Both Figure 4 and Figure 5 show the relative matrix recovery error ${\varphi }_{\widehat{Z}}$ as a function of the number of samples per degree of freedom for the scenario described above, where Figure 4 describes the case of different angle separation between two targets while having the same Doppler frequency, and Figure 5 provides the case of different Doppler separations between two targets while having the same angle. The number of receiver antennas and the number of pulses are, respectively, set as $M=64$ and $N=64$. One can observe that ${\varphi }_{\widehat{Z}}$ converges very fast. It converges in about when $m/df\approx 4$ in this simulation. It can also be seen from Figure 4 and Figure 5 that when the two targets have the same angle and the same Doppler frequency, the relative recovery error is the smallest for both the cases because the coherence parameters of data matrixes are optimum, that is, ${\mu }_0=1$. With the increase in the angle separation in Figure 4 or the Doppler frequency separation in Figure 5 between two targets, the relative recovery error increases for the case of $2\le m/df\le 4$. Finally, from both Figure 4 and Figure 5, it can be seen that in the noisy cases, when $m/df\ge 4$, which corresponds to the matrix occupancy ratio more than $4df/(MN)\approx 0.25$, the relative recovery errors of the matrices decrease to the reciprocal of SNR.

5.2. Angle-Doppler Frequency Estimation

Figure 6 shows the sparse target scene on an angle-Doppler frequency map for a 0 dB SNR scenario. This scenario comprises five-point targets, where the leftmost two targets are very close, which locate at $(45^{\circ },-0.2)$ and $(45.5{}^{\circ },-0.205)$ in the angle-Doppler frequency domain, respectively. From Figure 6, we can see that the joint angle-Doppler frequencies can be exactly estimated by OMP algorithms based on the recovered matrix.

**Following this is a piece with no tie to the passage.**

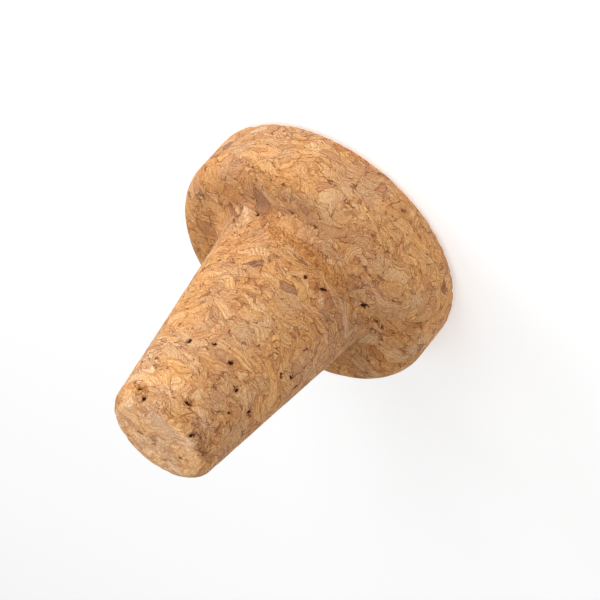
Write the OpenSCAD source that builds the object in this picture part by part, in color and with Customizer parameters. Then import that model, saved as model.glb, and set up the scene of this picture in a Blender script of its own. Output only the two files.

Figure 7 shows the sparse target scene on an angle-Doppler frequency map for a 25 dB SNR scenario. This scenario comprises two point targets, which locate at $(10^{\circ },-0.3)$ and $(10^{\circ },+0.1)$ in the angle-Doppler frequency domain, respectively. From Figure 7, we can see that the joint angle-Doppler frequencies can be exactly estimated by OMP algorithms based on the recovered matrix.

The performance of high-resolution is provided from both angle and Doppler dimensions. However, for the case where the two targets have identical Doppler frequency but different angles, the estimation performance would decrease. Hence, we examine the angle resolution in terms of the ability to separate two closely spaced targets with equal Doppler frequency. Let us consider the scenario with two targets. The real value and estimated value of the target angle are, respectively, set as ${\theta }_i$ and ${\widehat{\theta }}_i$, $i=1,2$. We set $M=100$, $N=100$, ${\theta }_1={30}^{\circ }$, and ${\theta }_2={\theta }_1+\Delta \theta$, where $\Delta \theta =[{0.5}^{\circ }:{0.5}^{\circ }:5^{\circ }]$. If $\Vert {\widehat{\theta }}_i-{\theta }_i\Vert \le \epsilon \Delta \theta$, $\epsilon =0.1$, we declare the estimation a success, which means the two targets are distinguished successfully from the angle domain; otherwise, they are distinguished unsuccessfully. The probability of angle resolution is then defined as the fraction of successful events in 200 independents, which is illustrated in Figure 8.

6. Conclusions

We demonstrate a high-resolution radar approach termed as single-channel sub-Nyquist-MC radar, which employs the sub-Nyquist, matrix completion, as well as compressed sampling techniques. The proposed single-channel sub-Nyquist-MC radar approach allows for minimizing the number of samples in all three dimensions, implying power consumption saving, and hence gaining substantial storage capacity reduction. We compared our proposed radar approach to the conventional MTI radar and have seen its clear advantages in simulations: in a scenario with K point targets in the far field, when the number of samples is reduced from $L\times M\times N$ required by conventional MTI radar to m, where $m\approx 4df$ and df = K(M + N − K), the proposed single-channel sub-Nyquist-MC radar is still able to achieve high-resolution angle-Doppler estimation. In future work, we will apply the proposed algorithm to the actual work scene.